→ **What you need to do**: Locate each line in the records containing "None". Copy it.

──────── Records to process

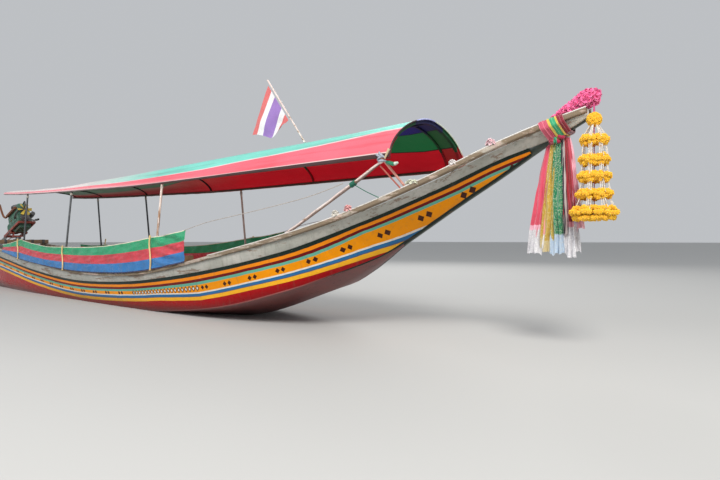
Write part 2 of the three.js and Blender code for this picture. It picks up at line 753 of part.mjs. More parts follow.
// Bow dress
function bowOutline(x, out) {
  const s = hullAt(x);
  const top = s.railZ + out;
  const capY = s.railY - PLANK / 2 + CAP_HALF + out;
  const capZ = s.railZ - CAP_THICK - out;
  const lowY = outerY(s, s.keelZ) + STRAKE_PROUD + out;
  const lowZ = s.keelZ - STEM_PROUD - out;
  return [
    [x, -lowY, lowZ], [x, lowY, lowZ], [x, capY, capZ],
    [x, capY, top], [x, -capY, top], [x, -capY, capZ],
  ];
}

function sashes() {
  const { wrapAft, wrapFore, wrapThick, wrapGap, half } = SASH;
  const wrap = cut(
    loft(between(wrapAft, wrapFore).map((x) => bowOutline(x, wrapThick))),
    loft(between(wrapAft - PLANK, wrapFore + PLANK).map((x) => bowOutline(x, wrapGap))),
  );
  const wrapFoot = hullAt(wrapAft).keelZ - STEM_PROUD - wrapThick / 2;
  const hang = loft(SASH_HANG.map(({ x, low, high }) => (
    rect(x, -half, half, low, Math.min(high, wrapFoot))
  )));
  return join(wrap, hang);
}

function pinkGarland() {
  return loft(PINK_GARLAND.map(({ x, over, r }) => {
    const ring = [];
    for (let i = 0; i < GARLAND_SIDES; i += 1) {
      const a = (i / GARLAND_SIDES) * Math.PI * 2;
      ring.push([x, r * Math.sin(a), hullAt(x).railZ + over - r * Math.cos(a)]);
    }
    return ring;
  }));
}

function marigoldGarland() {
  const { x, y, coreR, shoulderR, shoulderZ, tiers } = MARIGOLDS;
  const lowest = tiers[tiers.length - 1];
  const profile = [new THREE.Vector2(0, lowest.z - lowest.half)];
  for (const t of tiers.slice().reverse()) {
    profile.push(
      new THREE.Vector2(coreR, t.z - t.half), new THREE.Vector2(t.r * shoulderR, t.z - t.half * shoulderZ),
      new THREE.Vector2(t.r, t.z), new THREE.Vector2(t.r * shoulderR, t.z + t.half * shoulderZ),
      new THREE.Vector2(coreR, t.z + t.half),
    );
  }
  profile.push(new THREE.Vector2(0, tiers[0].z + tiers[0].half));
  const geometry = new THREE.LatheGeometry(profile, GARLAND_SIDES);
  geometry.rotateX(Math.PI / 2);
  geometry.translate(x, y, 0);
  return geometry;
}

// Engine mounting on the hull
function beamTop() {
  return Math.max(hullAt(BEAM.x - BEAM.half).railZ, hullAt(BEAM.x + BEAM.half).railZ) + GAP + BEAM.height;
}

function engineBeam() {
  const y = hullAt(BEAM.x).railY + BEAM.over;
  return box(BEAM.x - BEAM.half, BEAM.x + BEAM.half, -y, y, beamTop() - BEAM.height, beamTop());
}

function upright(x, y, z0, z1, r, segments = 20) {
  return rod([x, y, z0], [x, y, z1], r, segments);
}

function pivotSocket() {
  const z = beamTop() + GAP;
  const { r, height, plateX, plateY, plateThick } = SOCKET;
  return join(
    box(PIVOT_X - plateX, PIVOT_X + plateX, -plateY, plateY, z, z + plateThick),
    upright(PIVOT_X, 0, z + plateThick - BITE, z + height, r),
  );
}

function swivelYoke() {
  const z = beamTop() + GAP + SOCKET.height + YOKE.gap;
  const { baseR, baseThick, crossLow, earY, earThick, earHalf, bore } = YOKE;
  const y = earY + earThick;
  const ears = [STARBOARD, PORT].map((side) => box(
    PIVOT_X - earHalf, PIVOT_X + earHalf, Math.min(side * earY, side * y), Math.max(side * earY, side * y),
    z + crossLow, TILT_Z + earHalf,
  ));
  const body = join(
    upright(PIVOT_X, 0, z, z + baseThick, baseR),
    box(PIVOT_X - earHalf, PIVOT_X + earHalf, -y, y, z + crossLow, z + baseThick),
    ...ears,
  );
  return cut(body, rod([PIVOT_X, -y - BITE, TILT_Z], [PIVOT_X, y + BITE, TILT_Z], bore, 28));
}

// Engine and tail, in their own frame: origin on the tilt pin, x forward along the crank, z up.
const drive = new THREE.Group();
drive.position.set(PIVOT_X, 0, TILT_Z);
drive.rotation.y = -TAIL_SLOPE;
boat.add(drive);

function engineFrame() {
  const { aft, fore, y, width, low, high, crossBar, lugHalf, lugLow } = FRAME;
  const rails = [STARBOARD, PORT].flatMap((side) => {
    const y0 = Math.min(side * y, side * (y + width));
    return [
      box(aft, fore, y0, y0 + width, low, high),
      box(-lugHalf, lugHalf, y0, y0 + width, lugLow, low + BITE),
    ];
  });
  return join(
    ...rails,
    rod([0, -(y + width), 0], [0, y + width, 0], PIN_R, 24),
    box(aft, aft + crossBar, -y - BITE, y + BITE, low, high),
    box(fore - crossBar, fore, -y - BITE, y + BITE, low, high),
  );
}

function engineBlock() {
  const { aft, fore, half, low, high, shelfHigh, narrowing, sumpAft, sumpLow, footHalf, footThick } = BLOCK;
  return join(
    box(aft, fore, -half, half, low, shelfHigh),
    box(aft + narrowing, fore - narrowing, narrowing - half, half - narrowing, shelfHigh - BITE, high),
    box(sumpAft, fore - 2 * narrowing, narrowing - half, half - narrowing, sumpLow, low + BITE),
    box(aft, fore, -footHalf, footHalf, low, low + footThick),
  );
}

function cylinderHead() {
  const { aft, fore, half, high } = BLOCK;
  const { inset, narrowing, coverInset, coverNarrowing } = HEAD;
  return join(
    box(aft + inset, fore - inset, narrowing - half, half - narrowing, high + GAP, HEAD.high),
    box(
      aft + coverInset, fore - coverInset, coverNarrowing - half, half - coverNarrowing,
      HEAD.high - BITE, HEAD.coverHigh,
    ),
  );
}

function exhaust() {
  const { aft, fore, high } = BLOCK;
  const headSide = HEAD.narrowing - BLOCK.half;
  const y = headSide - EXHAUST.off;
  const manifold = box(
    aft + EXHAUST.end, fore - EXHAUST.end, y - EXHAUST.half, y + EXHAUST.half,
    high + EXHAUST.low, high + EXHAUST.high,
  );
  const ports = [0, 1, 2, 3].map((i) => {
    const x = aft + EXHAUST.portStart + i * EXHAUST.portStep;
    return box(
      x - EXHAUST.portHalf, x + EXHAUST.portHalf, y + EXHAUST.half - BITE, headSide - GAP,
      high + EXHAUST.portLow, high + EXHAUST.portLow + 2 * EXHAUST.portHalf,
    );
  });
  const pipe = bentRod(PIPE.map(([x, over]) => [aft + x, y, high + over]), EXHAUST.r, 14, 12);
  return join(manifold, ...ports, pipe);
}

function bellHousing() {
  const { length, r, aftR, neckR, neckAftR } = BELL;
  const aft = BLOCK.aft - length;
  return join(
    rod([BLOCK.aft - GAP, 0, CRANK_Z], [aft, 0, CRANK_Z], r, 24, aftR),
    rod([aft + BITE, 0, CRANK_Z], [TAIL.fore + GAP, 0, CRANK_Z], neckR, 20, neckAftR),
  );
}

function tailTube() {
  const { fore, aft, r, bore, boreDepth, flangeR, flangeThick, finHalf } = TAIL;
  const fin = new THREE.ExtrudeGeometry(
    outline(FIN.map(([x, below]) => [x, CRANK_Z + below])), { depth: 2 * finHalf, bevelEnabled: false },
  );
  fin.rotateX(Math.PI / 2);
  fin.translate(0, finHalf, 0);
  return cut(
    join(
      rod([fore, 0, CRANK_Z], [aft, 0, CRANK_Z], r, 16),
      rod([fore, 0, CRANK_Z], [fore - flangeThick, 0, CRANK_Z], flangeR, 20),
      fin,
    ),
    rod([aft - BITE, 0, CRANK_Z], [aft + boreDepth, 0, CRANK_Z], bore, 20),
  );
}

function propeller() {
  const { hubR, hubAftR, hubLength, shaftR, shaftLength, gap, bladeHalf, pitch } = PROPELLER;
  const fore = TAIL.aft - gap;
  const aft = fore - hubLength;
  const blades = [0, 1, 2].map((i) => {
    const blade = new THREE.ExtrudeGeometry(outline(BLADE), { depth: 2 * bladeHalf, bevelEnabled: false });
    blade.translate(0, 0, -bladeHalf);
    blade.rotateX(pitch);
    blade.rotateY(-Math.PI / 2);
    blade.rotateX((i * 2 * Math.PI) / 3);
    blade.translate((fore + aft) / 2, 0, CRANK_Z);
    return blade;
  });
  return join(
    rod([fore, 0, CRANK_Z], [aft, 0, CRANK_Z], hubR, 20, hubAftR),
    rod([fore + shaftLength, 0, CRANK_Z], [fore - BITE, 0, CRANK_Z], shaftR, 18),
    ...blades,
  );
}

function tiller() {
  const { r, points, shoeAft, shoeFore, shoeHalf, shoeHigh } = TILLER;
  return join(
    bentRod(points, r, 14, 12),
    box(shoeAft, shoeFore, -shoeHalf, shoeHalf, FRAME.high + GAP, FRAME.high + shoeHigh),
  );
}

function fuelTank() {
  const { aft, fore, y0, y1, high, capR, capHigh } = TANK;
  const z = AFT_DECK.top + GAP;
  return join(
    box(aft, fore, y0, y1, z, z + high),
    upright((aft + fore) / 2, (y0 + y1) / 2, z + high - BITE, z + capHigh, capR, 14),
  );
}

function battery() {
  const z = AFT_DECK.top + GAP;
  return box(BATTERY.aft, BATTERY.fore, BATTERY.y0, BATTERY.y1, z, z + BATTERY.high);
}

// The assembly
add("bottom_planking", bottomPlanking(), FINISH.bottomPaint);
for (const [name, side] of Object.entries(SIDES)) {
  add("side_planking_" + name, sidePlanking(side), FINISH.sidePaint);
  add("top_strake_" + name, topStrake(side), FINISH.greyPaint);
  add("rail_cap_" + name, railCap(side), FINISH.railPaint);
  add("side_ribs_" + name, sideRibs(side), FINISH.wood);
}
add("stem", stem(), FINISH.bottomPaint);
add("bow_board", bowBoard(), FINISH.greyPaint);
add("transom", transom(), FINISH.greyPaint);
add("fore_deck", foreDeck(), FINISH.wood);
add("aft_deck", aftDeck(), FINISH.wood);
add("floor_boards", floorBoards(), FINISH.wood);
add("floor_timbers", floorTimbers(), FINISH.wood);
SEAT_XS.forEach((x, i) => add("seat_" + (i + 1), seat(x), FINISH.wood));

add("canopy_cover", canopyCover(), FINISH.canopy);
add("canopy_ribs", canopyRibs(), FINISH.pole);
add("front_arch", frontArch(), FINISH.pole);
for (const [name, side] of Object.entries(SIDES)) {
  add("edge_pole_" + name, edgePole(side), FINISH.pole);
  POST_XS.forEach((x, i) => add("post_" + name + "_" + (i + 1), post(x, side), FINISH.pole));
  add("brace_" + name, brace(side), FINISH.pole);
  add("strut_" + name, strut(side), FINISH.pole);
  add("curtain_" + name, curtain(side), FINISH.curtain);
}
add("flag_pole", flagPole(), FINISH.pole);
add("flag", flag(), FINISH.flag);
add("sashes", sashes(), FINISH.sash);
add("pink_garland", pinkGarland(), FINISH.pinkFlower);
add("marigold_garland", marigoldGarland(), FINISH.marigold);

add("engine_beam", engineBeam(), FINISH.wood);
add("pivot_socket", pivotSocket(), FINISH.steel);
add("swivel_yoke", swivelYoke(), FINISH.steel);
add("engine_frame", engineFrame(), FINISH.steel, drive);
add("engine_block", engineBlock(), FINISH.castIron, drive);
add("cylinder_head", cylinderHead(), FINISH.castIron, drive);
add("exhaust", exhaust(), FINISH.rust, drive);
add("bell_housing", bellHousing(), FINISH.castIron, drive);
add("tail_tube", tailTube(), FINISH.steel, drive);
add("propeller", propeller(), FINISH.brass, drive);
add("tiller", tiller(), FINISH.steel, drive);
add("fuel_tank", fuelTank(), FINISH.tank);
add("battery", battery(), FINISH.battery);

export default boat;
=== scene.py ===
"""Looks of a wooden longtail boat, afloat and empty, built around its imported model.

Metres, +X to the bow, +Y to port, +Z up, with the origin on the waterline plane.
"""

from __future__ import annotations

import logging
import random
from dataclasses import dataclass, field
from enum import Enum
from math import asin, copysign, cos, dist, hypot, pi, radians, sin, sqrt
from typing import Callable, Iterable, Sequence

import bpy
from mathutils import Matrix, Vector, noise

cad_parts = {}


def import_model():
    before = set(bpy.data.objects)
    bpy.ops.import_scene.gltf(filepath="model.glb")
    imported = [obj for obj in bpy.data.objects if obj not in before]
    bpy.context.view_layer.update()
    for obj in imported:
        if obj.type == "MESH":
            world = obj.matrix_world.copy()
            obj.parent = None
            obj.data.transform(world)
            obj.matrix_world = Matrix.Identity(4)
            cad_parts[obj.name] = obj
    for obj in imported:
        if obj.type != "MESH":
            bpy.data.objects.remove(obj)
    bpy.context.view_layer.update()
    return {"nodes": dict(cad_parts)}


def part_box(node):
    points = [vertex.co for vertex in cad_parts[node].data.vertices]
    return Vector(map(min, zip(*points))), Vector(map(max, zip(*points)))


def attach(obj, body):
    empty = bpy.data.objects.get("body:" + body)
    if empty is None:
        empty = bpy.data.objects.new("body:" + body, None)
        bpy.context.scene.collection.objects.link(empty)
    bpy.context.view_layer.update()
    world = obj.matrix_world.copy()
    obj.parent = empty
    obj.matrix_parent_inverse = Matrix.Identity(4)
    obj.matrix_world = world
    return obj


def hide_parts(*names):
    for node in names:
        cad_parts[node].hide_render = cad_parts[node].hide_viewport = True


LOG = logging.getLogger("longtail_boat")

Colour = tuple[float, float, float]
Point = tuple[float, float, float]
Rows = Sequence[tuple[float, float]]
Line = Sequence[Sequence[float]]
Piece = bpy.types.Object
Material = bpy.types.Material

SIDES = {"stbd": -1, "port": 1}
AHEAD, ASTERN, UP = (1, 0, 0), (-1, 0, 0), (0, 0, 1)


# --- Shader maths -----------------------------------------------------------------------------


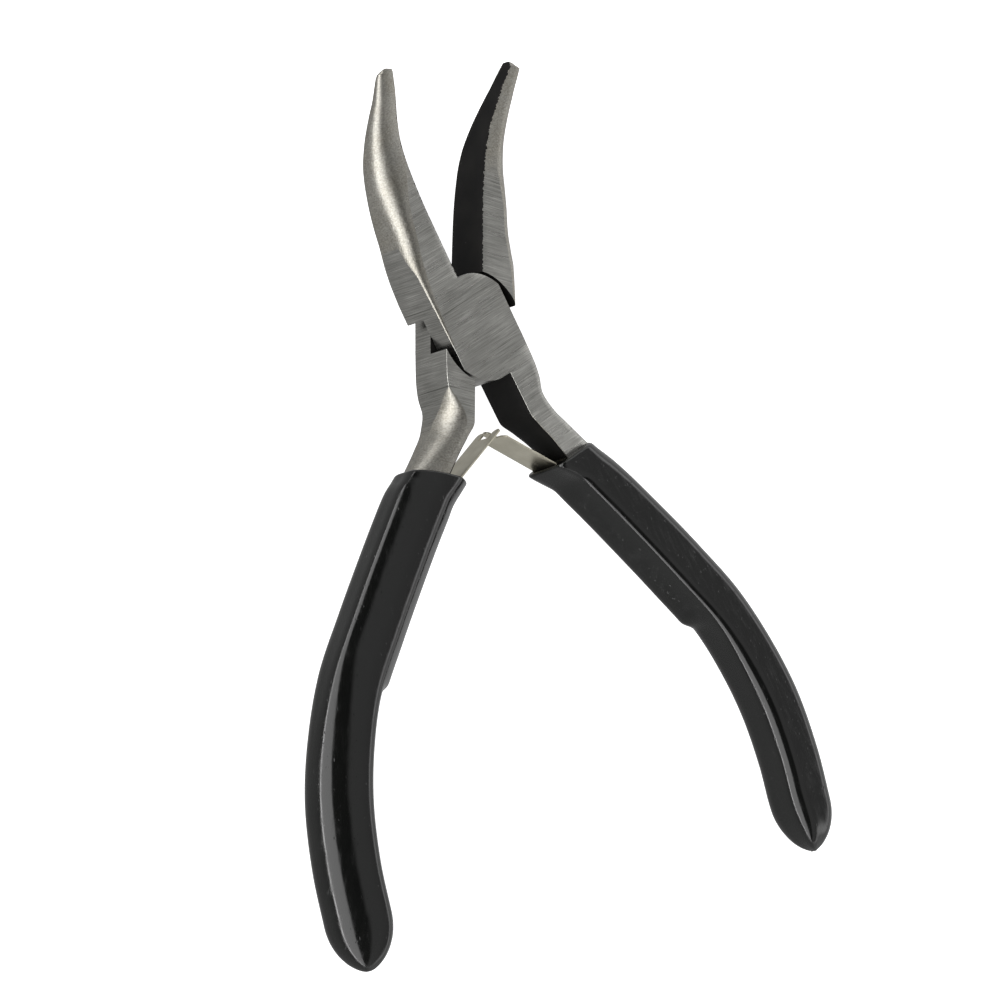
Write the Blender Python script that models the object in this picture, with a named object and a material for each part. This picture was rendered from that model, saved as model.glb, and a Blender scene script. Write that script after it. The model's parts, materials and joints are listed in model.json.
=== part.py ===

────────────────

→ **Full output**:
            obj.parent = None
    if empty is None:
        empty = bpy.data.objects.new("body:" + body, None)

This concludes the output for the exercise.